Steering feel is as subjective a topic as they come, but to me this car doesn’t feel quite as communicative as an Evora’s. Regardless, it’s still lovely, and beautifully linear. And not production spec – Lotus says it will be slightly lighter and different in feel for production. Looking ahead, the low nose disappears immediately into thin air, leaving the twin humps of the front wheelarches in your vision. Their high point is directly over the front tyres’ centre lines. No excuse for missing an apex.
Is the Emira fast?
It builds speed quickly, effortlessly. Even if you leave it in third for the hairpins, you’re quickly travelling at three-figure speeds down the following straight. But it’s the way it loses speed that impresses: instant, stable, confidence-inspiring braking power.

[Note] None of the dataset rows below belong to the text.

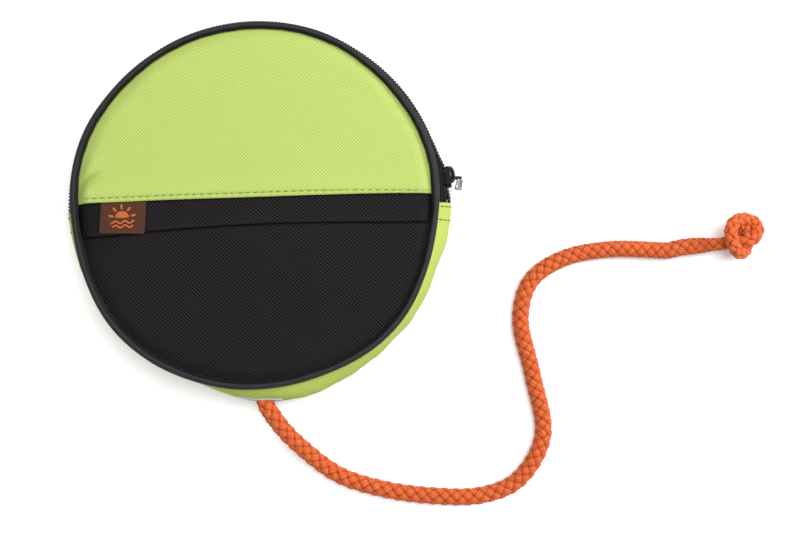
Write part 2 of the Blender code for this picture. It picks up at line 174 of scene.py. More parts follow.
def hem_y(x):
    return lookup(x, HEM)


def stitch_gap(x):
    """Distance of the hem's stitch line from its edge."""
    return 2.25 - 0.80 * smooth_step((x - 20.0) / 60.0)


def band_y(x):
    """Lower free edge of the black band."""
    sag = np.cos(np.clip(x / 88.0, -1, 1) * math.pi / 2) ** 1.5
    return -10.9 + 2.3 * sag - 0.8 * smooth_step((-40.0 - x) / 40.0)


def band_top_y(x):
    """Upper edge of the black band, hidden under the hem."""
    return hem_y(x) + 2.4


def level(height):
    """A straight edge at one y."""
    return lambda x: 0.0 * x + height


# ------------------------------------------------------------------ meshes
def make(name, verts, faces, material, uv, normals=None):
    """Object from verts and one uv per vert, both in mm."""
    mesh = bpy.data.meshes.new(name)
    verts = np.asarray(verts, float) * 0.001
    mesh.from_pydata(verts.tolist(), [], [list(map(int, face)) for face in faces])
    mesh.update()
    layer = mesh.uv_layers.new(name="UVMap")
    corners = np.zeros(len(mesh.loops), np.int32)
    mesh.loops.foreach_get("vertex_index", corners)
    layer.data.foreach_set("uv", np.asarray(uv, np.float32)[corners].ravel())
    obj = bpy.data.objects.new(name, mesh)
    bpy.context.scene.collection.objects.link(obj)
    mesh.materials.append(material)
    mesh.shade_smooth()
    if normals is not None:
        mesh.normals_split_custom_set_from_vertices(np.asarray(normals, float).tolist())
    return obj


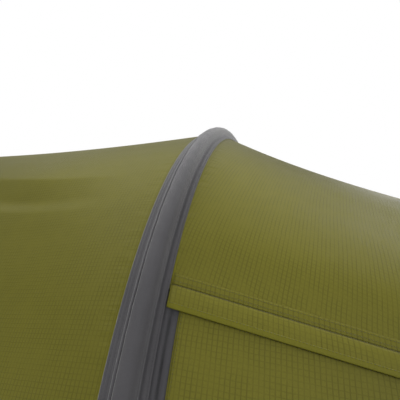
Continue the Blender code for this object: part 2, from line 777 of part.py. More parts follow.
def build_vent(fly, net, plastic, collection):
    inside = Vector((X_REAR, 0, 0.3))
    inset = VENT_NET_CLEAR
    angles = [VENT_ANGLES[0] + inset] + VENT_ANGLES[1:-1] + [VENT_ANGLES[-1] - inset]
    shares = [VENT_NEAR + inset, VENT_FAR - inset]
    cloth("rear_vent_net", bay_rows(TAIL_BAY, shares, angles), TAPE_THICK, net, collection, inside)

    half = VENT_ANGLE + HOOD_WIDER
    wide = steps(math.pi / 2 - half, math.pi / 2 + half, 4)
    hinge_share, lip_share = VENT_NEAR - HOOD_BEFORE, VENT_FAR + HOOD_PAST
    lift = FLY_THICK + HOOD_LIFT
    hinge = TAIL_BAY.lifted(hinge_share, math.pi / 2, lift)
    turn = Matrix.Translation(hinge) @ Matrix.Rotation(VENT_OPEN, 4, "Y") @ Matrix.Translation(-hinge)
    rows = bay_rows(TAIL_BAY, steps(hinge_share, lip_share, 3), wide, lift)
    rows = [[turn @ point for point in row] for row in rows]
    cloth("rear_vent_hood", rows, TAPE_THICK, fly, collection, inside, None, hinge)

    drop = Vector((0, 0, VENT_ROD_R + ROD_CLEAR))
    rod = bpy.data.curves.new("rear_vent_lip_rod", "CURVE")
    rod.dimensions = "3D"
    rod.bevel_depth = VENT_ROD_R
    rod.bevel_resolution = 1
    rod.use_fill_caps = True
    spline = rod.splines.new("POLY")
    spline.points.add(len(rows[-1]) - 1)
    for point, place in zip(spline.points, rows[-1]):
        point.co = (*(place - drop - hinge), 1)
    made = add_object("rear_vent_lip_rod", rod, plastic, collection)
    made.location = hinge


# Webbing


def strap(name, path, across, width, material, collection, inside, slot=None, thickness=WEB_THICK):
    """Webbing along a path of points. The slot is the index of the stretch that has a peg hole in it."""
    columns = (-width / 2, -width / 4, width / 4, width / 2)
    rows = [[point + across * column for column in columns] for point in path]

    def solid(i, j):
        return not (i == slot and j == 1)

    cloth(name, rows, thickness, material, collection, inside, solid)


def on_sleeve(hoop, side, height, lift):
    """Point over the crown of a sleeve at a height above the ground. Side is -1 for the near side."""
    angle = angle_at(hoop.half, hoop.high, height)
    point = hoop.point(angle) + hoop_out(hoop, angle) * (TUNNEL_HIGH + lift)
    return Vector((point.x, point.y * -side, point.z))


def foot_strap(name, hoop, side, buckled, material, collection):
    """Strap from the sleeve's end down past the pole's cup to a peg loop on the ground."""
    path = [on_sleeve(hoop, side, height, WEB_CLEAR) for height in STRAP_ON_SLEEVE]
    down = (STRAP_WOVEN if buckled else STRAP_STRAIGHT) + STRAP_FOOT
    path += [Vector((hoop.x, side * (hoop.half + out), high)) for out, high in down]
    inside = Vector((hoop.x, 0, 0.3))
    slot = len(path) - 3
    strap(name, path, Vector((1, 0, 0)), WEB_WIDE, material, collection, inside, slot)


def strap_buckle(name, hoop, side, material, collection):
    """Ladder buckle: a plate with two slots that the strap is woven through."""
    columns = (-BUCKLE_HALF, -BUCKLE_WINDOW, BUCKLE_WINDOW, BUCKLE_HALF)
    out = hoop.half + BUCKLE_OUT - BUCKLE_THICK / 2
    rows = [[Vector((hoop.x + column, side * out, high)) for column in columns] for high in BUCKLE_BARS]

    def frame(i, j):
        return j != 1 or i in (0, 2, 4)

    cloth(name, rows, BUCKLE_THICK, material, collection, Vector((hoop.x, 0, 0.06)), frame)


def corner_loop(name, corner, outward, material, collection):
    """Peg loop at a corner of the hem: webbing that comes down to the ground and lies on it."""
    path = [corner + outward * out + Vector((0, 0, high)) for out, high in PEG_LOOP]
    across = outward.cross(Vector((0, 0, 1)))
    inside = corner - outward + Vector((0, 0, -0.2))
    strap(name, path, across, WEB_WIDE, material, collection, inside, len(path) - 3)


def guy_loop(name, hoop, side, material, collection):
    """Small loop of webbing standing on the crown of a sleeve."""
    angle = angle_at(hoop.half, hoop.high, GUY_HIGH)
    base = on_sleeve(hoop, side, GUY_HIGH, WEB_CLEAR)
    out = hoop_out(hoop, angle)
    out = Vector((0, out.y * -side, out.z))
    along = Vector((1, 0, 0)).cross(out)
    rising = [(rise, -run) for rise, run in GUY_LOOP]
    loop = rising + [(GUY_LOOP_TOP, 0.0)] + list(reversed(GUY_LOOP))
    path = [base + out * rise + along * run for rise, run in loop]
    middle = base + out * GUY_LOOP_MIDDLE
    across = Vector((1, 0, 0))
    strap(name, path, across, GUY_LOOP_WIDE, material, collection, middle, None, GUY_LOOP_THICK)


def build_webbing(web, plastic, collection):
    hoops = (("main", MAIN_HOOP), ("rear", REAR_HOOP), ("front", FRONT_HOOP))
    for label, hoop in hoops:
        foot_strap(f"{label}_foot_strap_near", hoop, -1, True, web, collection)
        foot_strap(f"{label}_foot_strap_far", hoop, 1, False, web, collection)
        strap_buckle(f"{label}_strap_buckle_near", hoop, -1, plastic, collection)
    for label, hoop in hoops[:2]:
        guy_loop(f"{label}_guy_loop_near", hoop, -1, web, collection)
        guy_loop(f"{label}_guy_loop_far", hoop, 1, web, collection)
    for label, x, half, ahead in (("nose", X_NOSE, NOSE_HALF, 1), ("tail", X_TAIL, TAIL_HALF, -1)):
        for name, side in (("near", -1), ("far", 1)):
            outward = Vector((ahead, side * PEG_SPLAY, 0)).normalized()
            corner = Vector((x, side * (half - PEG_CORNER_INSET), 0))
            corner_loop(f"{label}_peg_loop_{name}", corner, outward, web, collection)
    for name, x in (("inner_hanger_front", HANGER_FRONT_X), ("inner_hanger_rear", HANGER_REAR_X)):
        share = (X_MAIN - x) / MAIN_BAY.length
        top = MAIN_BAY.point(share, math.pi / 2).z - HANGER_CLEAR_HIGH
        low = INNER_HIGH + SEAM_GAP + INNER_THICK + HANGER_CLEAR_LOW
        path = [Vector((x, 0, high)) for high in steps(low, top, 2)]
        strap(name, path, Vector((0, 1, 0)), HANGER_WIDE, web, collection, Vector((x - 1, 0, 1)))


def main():
    clear_scene()
    tent = new_collection("Two-person tunnel tent")
    fly = new_material("Olive ripstop", (0.17, 0.16, 0.04), 0.45)
    grey = new_material("Grey sleeve cloth", (0.10, 0.10, 0.105), 0.6)
    tape = new_material("Grey zip tape", (0.09, 0.09, 0.10), 0.7)
    alloy = new_material("Anodised alloy", (0.55, 0.56, 0.58), 0.35, 1.0)
    plastic = new_material("Black plastic", (0.02, 0.02, 0.02), 0.4)
    ground = new_material("Groundsheet cloth", (0.06, 0.06, 0.065), 0.6)
    breathable = new_material("Inner tent cloth", (0.55, 0.52, 0.42), 0.8)
    net = new_material("Insect net", (0.03, 0.03, 0.03), 0.9)
    web = new_material("Grey webbing", (0.07, 0.07, 0.075), 0.8)

    build_canopies(fly, tent)
    build_porch(fly, tape, tent)
    door_slider(alloy, tent)
    build_sleeves(grey, tent)
    build_poles(alloy, plastic, tent)
    build_inner(ground, breathable, net, alloy, tent)
    build_vent(fly, net, plastic, tent)
    build_webbing(web, plastic, tent)


main()
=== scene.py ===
"""Looks of the two-person tunnel tent: cloth, stitching, webbing, materials, light and camera.

Metres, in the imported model's frame. Cloth is laid out on grids: rows run round the tent from foot to foot,
and the grid's own lengths, in metres, drive the weave and the seams of its material.
"""

import math

import bmesh
import bpy
import numpy as np
from mathutils import Matrix, Vector


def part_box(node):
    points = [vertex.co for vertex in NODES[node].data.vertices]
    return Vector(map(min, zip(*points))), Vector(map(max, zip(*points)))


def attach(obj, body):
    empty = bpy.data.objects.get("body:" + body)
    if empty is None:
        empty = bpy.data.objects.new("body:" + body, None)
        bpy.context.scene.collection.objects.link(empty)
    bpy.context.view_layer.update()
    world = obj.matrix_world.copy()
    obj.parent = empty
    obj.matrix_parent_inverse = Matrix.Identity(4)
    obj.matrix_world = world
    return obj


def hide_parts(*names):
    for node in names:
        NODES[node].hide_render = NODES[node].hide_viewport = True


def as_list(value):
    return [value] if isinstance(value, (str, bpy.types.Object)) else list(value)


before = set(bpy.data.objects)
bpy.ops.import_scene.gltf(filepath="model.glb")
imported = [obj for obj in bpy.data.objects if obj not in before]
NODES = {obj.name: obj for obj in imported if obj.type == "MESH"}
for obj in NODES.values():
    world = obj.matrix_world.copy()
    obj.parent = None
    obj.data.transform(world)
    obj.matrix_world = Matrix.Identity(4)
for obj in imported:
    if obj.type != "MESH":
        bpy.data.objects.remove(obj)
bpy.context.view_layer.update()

# Shape of the outer tent, as in the model
X_MAIN, X_REAR, X_FRONT, X_NOSE, X_TAIL = 0.62, -0.58, 1.47, 1.83, -1.83
MAIN_HALF, MAIN_HIGH = 0.750, 1.050
FRONT_HALF, FRONT_HIGH = 0.610, 0.734
NOSE_HALF, TAIL_HALF = 0.40, 0.45
ARCH_POWER = 2.12
HEM_HIGH = 0.030
SAG_CENTRE_HIGH = 0.35
MAIN_SAG, PORCH_SAG, END_SAG = 0.0244, 0.0532, 0.045
FLY_OUT = 0.0015
ZIP_ANGLE, ZIP_DROP = 0.7219, 0.008
ARC_PER_ANGLE = 0.93
DOOR_FRONT_MARGIN = 0.045
TAPE_WIDE, TAPE_LAP, ZIP_GAP = 0.011, 0.004, 0.0022
FLAP_WIDE = 0.034
SLEEVE_HALF, SLEEVE_END_HIGH = 0.030, 0.115
TUNNEL_HIGH = 0.019
VENT_NEAR, VENT_FAR, VENT_ANGLE = 0.14, 0.30, 0.20
VENT_OPEN = math.radians(24)

# Cloth as it is drawn here: the sleeve's porch side is as wide as in the photograph
CLOTH = 0.0006
JOIN_GAP = 0.0004
SLEEVE_AHEAD = 0.0350
RIPSTOP = 0.0068
SEAM_REACH = 0.045
NARROWEST = 0.0105
TINY = 1e-6

# Camera: place, direction as degrees to the left and down, and lens
CAMERA_AT = (0.8285, -0.9806, 0.7975)
CAMERA_LEFT, CAMERA_DOWN = 17.4788, -3.3366
CAMERA_LENS, CAMERA_SENSOR = 27.465, 36.0


# Surfaces


def arch(half, high, angle):
    """y and z of a hoop. Angle 0 is the foot at -Y, and pi the foot at +Y."""
    power = 2 / ARCH_POWER
    side = np.cos(angle)
    return -half * np.sign(side) * np.abs(side) ** power, high * np.abs(np.sin(angle)) ** power


def arch_angle(height, high):
    return math.asin((height / high) ** (ARCH_POWER / 2))


def smooth(value):
    value = np.clip(value, 0.0, 1.0)
    return value * value * (3 - 2 * value)


def unit(vectors):
    return vectors / np.linalg.norm(vectors, axis=-1, keepdims=True)


def together(*values):
    """Arrays of one shape."""
    return np.broadcast_arrays(*(np.asarray(value, float) for value in values))


def facing_out(normals, here):
    """Unit normals, turned away from the tent's long axis."""
    normals = unit(normals)
    inward = (normals * (here * np.array([0, 1, 1]))).sum(-1, keepdims=True) < 0
    return np.where(inward, -normals, normals)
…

This Emira is in the softer Tour suspension spec – a hardier Sport option will also be available – and on the standard Goodyear tyres (with a bespoke compound) rather than the optional track-spec Michelin Cup 2s (ditto). Nevertheless, it can corner at 1.2g on the Goodyears. Its limits are almost unassailably high, yet you always feel in touch with what’s going on – it doesn’t feel numb or uninvolving the way some intensely grippy cars do.
Lotus Emira: first impressions
It’s early to make a call on the Emira. But the signs are very good indeed. Lotus has had the financial backing to make the most of the experience and knowledge it already possesses in spades to make the Emira the very best it can be. Its interior is nicely laid out and thoroughly thought-through, although living with it in rain, shine, day, night and over miles, with fully functional infotainment will be the acid test.
Will it still breathe with the road and offer the same kind of lithe, forgiving ride quality on British roads as the likes of the Elise and Evora? Lotus promises it will, and running over the broken, rutted tarmac on the way in and out of the circuit, the signs are good: there’s enough definition in the steering to feel the joints in the tarmac in detail, yet the low-speed ride feels smooth.
In terms of stability, it feels a step ahead of the already sublime Evora; in this prototype, you can jump on the brakes as hard as you like while relaxing your grip on the steering wheel and it tracks straight and true. I wouldn’t feel quite as comfortable doing the same in an Evora.
Is the Emira as good as, or perhaps better than, a Cayman or an Alpine? Watch this space.